Le renouvellement a été légèrement retardé. La situation n’est toutefois pas aussi grave que nous le pensions, et compte tenu de la conjoncture économique actuelle, la transition pourrait être reportée d’encore quelques années, les gens repoussant leur départ à la retraite. Nous avons mis en place à l’intention de la nouvelle génération de sous-ministres des programmes efficaces de stage et de perfectionnement du leadership qui ont été très bien accueillis. Ils ont suscité l’intérêt d’un grand nombre de candidats à des postes de direction, qui sont en fait assez convoités dans la fonction publique. Nous avons élaboré, en collaboration avec l’Université Queen’s, un programme qui nous vaut une rétroaction crédible. Nous acceptons entre 40 et 60 personnes chaque année. Le programme s’adressait d’abord aux sous-ministres adjoints; aujourd’hui, il vise un groupe beaucoup plus important de cadres supérieurs.

Nos stratégies d’équité en emploi ont aussi eu beaucoup de succès, tout comme notre programme de stages en gestion à l’intention des Autochtones.

Il nous reste des progrès à faire en ce qui concerne la transformation de certains aspects de la culture actuelle et l’adoption d’une vision plus large de la fonction publique. L’administration est encore très compartimentée, et la structure ministérielle limite parfois les innovations stratégiques.

Le programme « Enfants en santé » ne constitue-t-il pas un bon exemple de décompartimentalisation?

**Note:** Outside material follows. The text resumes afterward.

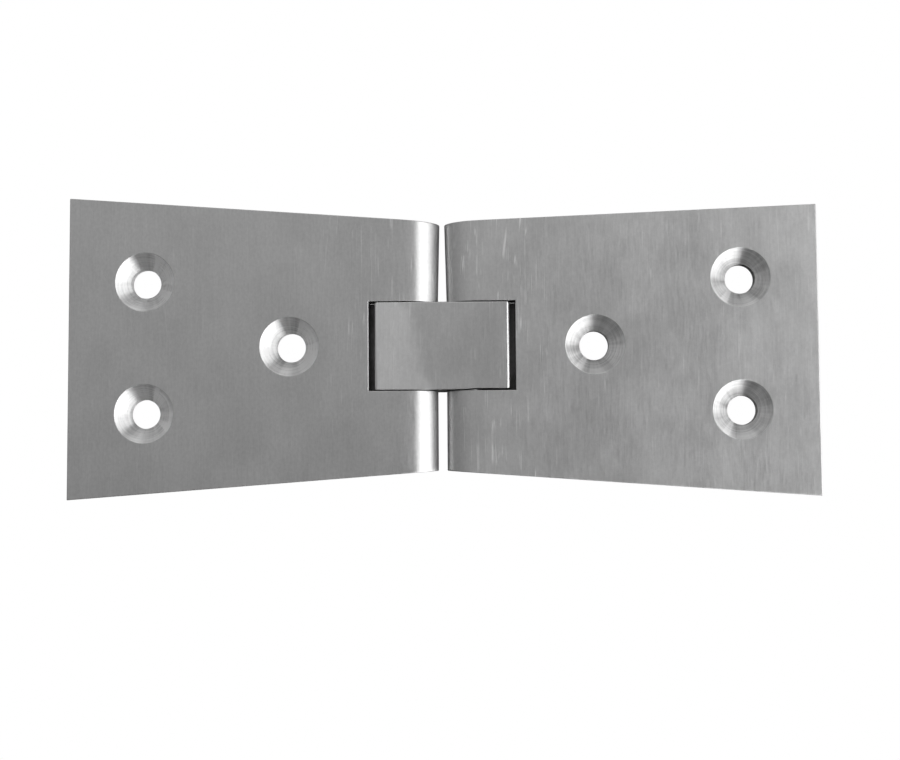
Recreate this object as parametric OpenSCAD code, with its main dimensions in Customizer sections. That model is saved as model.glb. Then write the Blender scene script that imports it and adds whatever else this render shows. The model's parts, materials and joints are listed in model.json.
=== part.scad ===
// Counter-flap hinge: two fishtail leaves joined by a flush centre link on two hidden pins.
// Millimetres, +Z up. Open flat: X runs along the hinge, Y along the joint line.
// The origin is midway between the leaves, level with the lowest line of the knuckles.
// Each leaf turns about its own pin, so the hinge folds by twice 90 degrees, face to face.

/* [Leaves] */
// Length of the hinge, open flat
open_length = 102; // [84:1:130]
// Width of a leaf across its outer end
outer_width = 41.3; // [36:0.1:50]
// Width of a leaf across its joint end
joint_width = 34; // [24:0.1:36]
// How much narrower the right leaf is dressed at the back corner of its outer end
back_corner_trim = 1.7; // [0:0.1:3]
// Thickness of the leaf plate
plate_thickness = 3.2; // [2.6:0.1:3.6]

/* [Knuckles and pins] */
// Gap between the two leaves along the joint
joint_gap = 1.2; // [0.6:0.1:1.4]
// Radius of the knuckles, which run round into the leaf's top face
knuckle_radius = 3.3; // [3.2:0.05:3.5]
// Radius of the hollow corner between a knuckle and the plate's underside
fillet_radius = 1.5; // [0.6:0.1:2]
// Diameter of the pins, and of their tight bores in the leaves
pin_diameter = 3; // [2:0.1:3.6]
// Clearance all round a pin in its running bore in the link
pin_clearance = 0.05; // [0.02:0.01:0.1]

/* [Centre link] */
// Length of the link, across the joint
link_length = 18.4; // [16:0.1:18.4]
// Width of the link, along the joint
link_width = 12; // [8:0.1:16]
// Bevel along the top edge of each end of the link
link_bevel = 0.45; // [0.4:0.05:1]
// Length of the link's foot, which reaches under both leaves and stops them at flat
foot_length = 23; // [20.5:0.1:26]
// Clearance between each side of the link and the notch
notch_side_gap = 0.1; // [0.05:0.05:0.3]
// Clearance between each side of the link's foot and the notch, where it is a closer fit
foot_side_gap = 0.05; // [0.05:0.05:0.3]
// Gap between each end of the link and the notch
notch_end_gap = 0.8; // [0.75:0.05:1.2]
// Depth of the rebate in each leaf's underside that takes an end of the foot
rebate_depth = 0.4; // [0.3:0.05:0.8]
// Clearance above each end of the foot in its rebate
rebate_top_gap = 0.1; // [0.05:0.01:0.2]
// Clearance past each end of the foot in its rebate
rebate_end_gap = 0.2; // [0.15:0.05:0.5]

/* [Screw holes] */
// Diameter of the screw holes
screw_hole_diameter = 4; // [3:0.1:4.6]
// Diameter of a countersink at the top face
countersink_diameter = 8.1; // [7:0.1:8.6]
// Full angle of a countersink
countersink_angle = 90; // [86:1:100]
// Distance from the joint's centre to the single inner hole
inner_hole_x = 20.8; // [17:0.1:30]
// Distance from the joint's centre to the outer pair of holes
outer_hole_x = 40.9; // [36:0.1:42]
// How far the outer pair's countersinks are cut off centre, towards the joint
outer_sink_offset = 0.3; // [0:0.05:0.4]
// Spacing of the outer pair of holes
outer_hole_spacing = 18; // [12:0.5:24]

/* [Hidden] */

$fn = 96;
overcut = 1;  // how far a cutting shape passes a face
top_z = 2 * knuckle_radius;
plate_bottom_z = top_z - plate_thickness;
leaf_end_x = open_length / 2;
leaf_joint_x = joint_gap / 2;
pin_x = leaf_joint_x + knuckle_radius;
pin_z = knuckle_radius;
notch_end_x = link_length / 2 + notch_end_gap;
notch_width = link_width + 2 * notch_side_gap;
rebate_top_z = plate_bottom_z + rebate_depth;
rebate_end_x = foot_length / 2 + rebate_end_gap;
foot_top_z = rebate_top_z - rebate_top_gap;

// Centre of the hollow corner's arc, which runs into the plate's underside and crosses the knuckle
arc_overlap = 0.01;  // how far the two arcs overlap, so that they cross and don't only touch
fillet_z = plate_bottom_z - fillet_radius;
fillet_reach = knuckle_radius + fillet_radius - arc_overlap;
fillet_x = pin_x + sqrt(pow(fillet_reach, 2) - pow(pin_z - fillet_z, 2));

// Depth of a countersink for each millimetre of its radius
countersink_slope = 1 / tan(countersink_angle / 2);

// Plan of one leaf, narrow at the joint and wide at its outer end
module leaf_plan(corner_trim) {
    polygon([
        [leaf_joint_x, -joint_width / 2],
        [leaf_end_x, -outer_width / 2],
        [leaf_end_x, outer_width / 2 - corner_trim],
        [leaf_joint_x, joint_width / 2]
    ]);
}

// Section of one leaf across the joint: round knuckle, hollow corner and flat plate
module leaf_section() {
    translate([pin_x, pin_z]) circle(r = knuckle_radius);
    translate([pin_x, plate_bottom_z]) square([leaf_end_x - pin_x, plate_thickness]);
    difference() {
        polygon([[pin_x, pin_z], [fillet_x, fillet_z], [fillet_x, plate_bottom_z], [pin_x, plate_bottom_z]]);
        translate([fillet_x, fillet_z]) circle(r = fillet_radius);
    }
}

// Section of the link's foot: flat on top, rounded up at its two ends
module foot_section() {
    round_x = foot_length / 2 - knuckle_radius;
    intersection() {
        union() {
            for (side = [-1, 1]) translate([side * round_x, knuckle_radius]) circle(r = knuckle_radius);
            translate([-round_x, 0]) square([2 * round_x, top_z]);
        }
        translate([-foot_length / 2, 0]) square([foot_length, foot_top_z]);
    }
}

// Section of the link's block, which fills the notches and stands on the foot
module block_section() {
    polygon([
        [-link_length / 2, foot_top_z / 2],
        [link_length / 2, foot_top_z / 2],
        [link_length / 2, top_z - link_bevel],
        [link_length / 2 - link_bevel, top_z],
        [-link_length / 2 + link_bevel, top_z],
        [-link_length / 2, top_z - link_bevel]
    ]);
}

// Stands a section drawn in X and Z upright, and gives it a width along Y
module upright(width) {
    rotate([90, 0, 0]) linear_extrude(height = width, center = true) children();
}

// Bar of a given radius along a pin axis, through the whole width
module along_pin(radius) {
    translate([pin_x, 0, pin_z]) rotate([90, 0, 0])
        cylinder(r = radius, h = outer_width + 2 * overcut, center = true);
}

// Straight screw hole, centred on the origin, with its countersink from the leaf's top face down.
// A countersink off centre by sink_offset, towards the joint, is carried down to meet the hole all round.
module screw_hole(sink_offset = 0) {
    hole_radius = screw_hole_diameter / 2;
    tip_radius = hole_radius - 2 * sink_offset;
    cone_height = countersink_slope * (countersink_diameter / 2 + overcut - tip_radius);
    translate([0, 0, -overcut]) cylinder(r = hole_radius, h = top_z + 2 * overcut);
    translate([-sink_offset, 0, top_z + countersink_slope * overcut - cone_height])
        cylinder(r1 = tip_radius, r2 = countersink_diameter / 2 + overcut, h = cone_height);
}

// The leaf on the +X side
module leaf(corner_trim = 0) {
    difference() {
        intersection() {
            upright(outer_width) leaf_section();
            linear_extrude(height = top_z) leaf_plan(corner_trim);
        }
        translate([0, -notch_width / 2, -overcut]) cube([notch_end_x, notch_width, top_z + 2 * overcut]);
        translate([0, -notch_width / 2, -overcut]) cube([rebate_end_x, notch_width, rebate_top_z + overcut]);
        along_pin(pin_diameter / 2);
        translate([inner_hole_x, 0, 0]) screw_hole();
        for (side = [-1, 1]) translate([outer_hole_x, side * outer_hole_spacing / 2, 0])
            screw_hole(outer_sink_offset);
    }
}

// The pin on the +X side, its ends dressed off flush with the leaf's sloping edges
module pin(corner_trim = 0) {
    intersection() {
        along_pin(pin_diameter / 2);
        linear_extrude(height = top_z) leaf_plan(corner_trim);
    }
}

module left_leaf() {
    color("silver") rotate([0, 0, 180]) leaf();
}

module right_leaf() {
    color("silver") leaf(back_corner_trim);
}

module centre_link() {
    color("lightgray") difference() {
        union() {
            upright(link_width) block_section();
            upright(notch_width - 2 * foot_side_gap) foot_section();
        }
        for (turn = [0, 180]) rotate([0, 0, turn]) along_pin(pin_diameter / 2 + pin_clearance);
    }
}

module left_pin() {
    color("dimgray") rotate([0, 0, 180]) pin();
}

module right_pin() {
    color("dimgray") pin(back_corner_trim);
}

left_leaf();
right_leaf();
centre_link();
left_pin();
right_pin();
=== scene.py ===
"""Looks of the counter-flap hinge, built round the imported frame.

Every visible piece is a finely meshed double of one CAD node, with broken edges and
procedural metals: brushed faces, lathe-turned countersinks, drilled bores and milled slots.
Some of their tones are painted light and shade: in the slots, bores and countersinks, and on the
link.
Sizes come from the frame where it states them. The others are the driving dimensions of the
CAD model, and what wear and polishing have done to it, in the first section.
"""

import json
import math

import bmesh
import bpy
from mathutils import Matrix, Vector


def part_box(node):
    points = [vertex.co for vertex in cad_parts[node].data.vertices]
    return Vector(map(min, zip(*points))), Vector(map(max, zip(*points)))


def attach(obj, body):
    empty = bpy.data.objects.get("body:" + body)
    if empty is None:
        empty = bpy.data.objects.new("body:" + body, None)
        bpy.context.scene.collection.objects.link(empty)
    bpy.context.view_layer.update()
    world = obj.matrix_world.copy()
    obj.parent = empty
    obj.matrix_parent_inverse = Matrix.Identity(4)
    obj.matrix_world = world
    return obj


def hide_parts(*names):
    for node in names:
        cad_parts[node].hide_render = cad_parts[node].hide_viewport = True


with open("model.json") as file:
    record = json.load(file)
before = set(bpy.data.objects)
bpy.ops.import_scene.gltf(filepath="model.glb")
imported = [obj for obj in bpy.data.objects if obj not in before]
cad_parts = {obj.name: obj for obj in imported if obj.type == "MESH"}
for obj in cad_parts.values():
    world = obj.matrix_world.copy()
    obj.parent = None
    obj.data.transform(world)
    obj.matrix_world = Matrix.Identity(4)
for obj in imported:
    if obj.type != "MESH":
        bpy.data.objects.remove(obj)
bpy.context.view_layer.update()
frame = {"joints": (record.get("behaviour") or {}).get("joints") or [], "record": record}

MM = 0.001
RECORD = frame["record"]


# ---------------------------------------------------------------- sizes, in metres

def mount(name):
    """One mount of the record, by name."""
    return next(m for m in RECORD["mounts"] if m["name"] == name)


def screw_centres(side):
    """Centres of the screw holes of one leaf, (x, y)."""
    bores = [m for m in RECORD["mounts"] if m["kind"] == "bore" and m["name"].startswith(side)]
    return [Vector(m["pos_m"][:2]) for m in bores]


PIN = Vector(next(j for j in frame["joints"] if j["name"] == "right_pivot")["pos_m"])
LEAF_LOW, LEAF_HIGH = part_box("right_leaf")
LEFT_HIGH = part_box("left_leaf")[1]
LINK_LOW, LINK_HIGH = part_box("centre_link")
PIN_LOW, PIN_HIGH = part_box("right_pin")

TOP_Z = LEAF_HIGH.z
JOINT_X = LEAF_LOW.x
END_X = LEAF_HIGH.x
PLATE_BOTTOM_Z = mount("right_seat")["pos_m"][2]
KNUCKLE_R = TOP_Z / 2
PIN_R = (PIN_HIGH.z - PIN_LOW.z) / 2
PIN_CLEARANCE = 0.05 * MM
LINK_BORE_R = PIN_R + PIN_CLEARANCE
SCREW_R = mount("right_inner_screw")["dims"]["r_mm"] * MM
SINK_R = 4.05 * MM
OUTER_SINK_OFFSET = 0.3 * MM
FILLET_R = 1.5 * MM
OUTER_HALF = LEFT_HIGH.y
JOINT_HALF = 17.0 * MM
CORNER_TRIM = {"left": 0.0, "right": 1.7 * MM}
NOTCH_END_X = 10.0 * MM
NOTCH_HALF = 6.1 * MM
REBATE_END_X = 11.7 * MM
REBATE_DEPTH = 0.4 * MM
REBATE_TOP_Z = PLATE_BOTTOM_Z + REBATE_DEPTH
LINK_HALF = 9.2 * MM
LINK_HALF_WIDTH = 6.0 * MM
LINK_BEVEL = 0.45 * MM
FOOT_CLEARANCE = 0.1 * MM
FOOT_TOP_Z = REBATE_TOP_Z - FOOT_CLEARANCE

# How finely the pieces are meshed, and how near two places may be and still count as one
ARC_STEP_DEG = 3.0
LATHE_STEPS = 120
MARGIN = 1.0 * MM
TOUCH = 0.01 * MM
WELD_GAP = 0.002 * MM

# Broken edges: square ones are rounded by kind, blunt rims of holes all alike
SHARP_DEG = 60.0
WIDEST_EDGE = 0.3 * MM
OUTER_EDGE = 0.15 * MM
INNER_EDGE = 0.12 * MM
LINK_EDGE = 0.18 * MM
HIDDEN_EDGE = 0.02 * MM
EDGE_SEGMENTS = 4
RIM_DEG = 35.0
RIM_EDGE = 0.05 * MM
RIM_SEGMENTS = 2
FLAT_FACE_WEIGHT = 100

# Polishing and wear: the knuckles' crowns and back noses, and the link's front edge (x, wear)
EASE_START_X = 6.3 * MM
EASE_STEPS = 9
EASE_PER_METRE = {"left": 0.031 / MM, "right": 0.021 / MM}
BACK_NOSE_SWELL = 0.27 * MM
LINK_FRONT_WEAR_MM = [
    (-6.0, 0.0),
    (-1.0, 0.0),
    (0.4, 0.02),
    (1.2, 0.01),
    (2.1, 0.05),
    (2.9, 0.04),
    (3.7, 0.09),
    (4.3, 0.15),
    (5.2, 0.13),
    (6.4, 0.14),
    (9.0, 0.12),
]


# ---------------------------------------------------------------- mesh building

def arc(centre_x, centre_z, radius, start_deg, end_deg):
    """Points (x, z) along an arc, both ends included."""
    sweep_deg = end_deg - start_deg
    steps = max(2, round(abs(sweep_deg) / ARC_STEP_DEG))
    angles = [math.radians(start_deg + sweep_deg * i / steps) for i in range(steps + 1)]
    return [(centre_x + radius * math.cos(a), centre_z + radius * math.sin(a)) for a in angles]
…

Oui, le programme « Enfants en santé » et le Comité du Cabinet sur les questions autochtones constituent des initiatives visant à décompartimentaliser l’administration provinciale. La mise en œuvre de ces nouvelles initiatives stratégiques a exigé la constitution d’un nouveau comité du cabinet, puis le regroupement de tous les intervenants des ministères concernés pour établir un budget distinct, élaborer de concert les politiques et collaborer à leur mise en œuvre.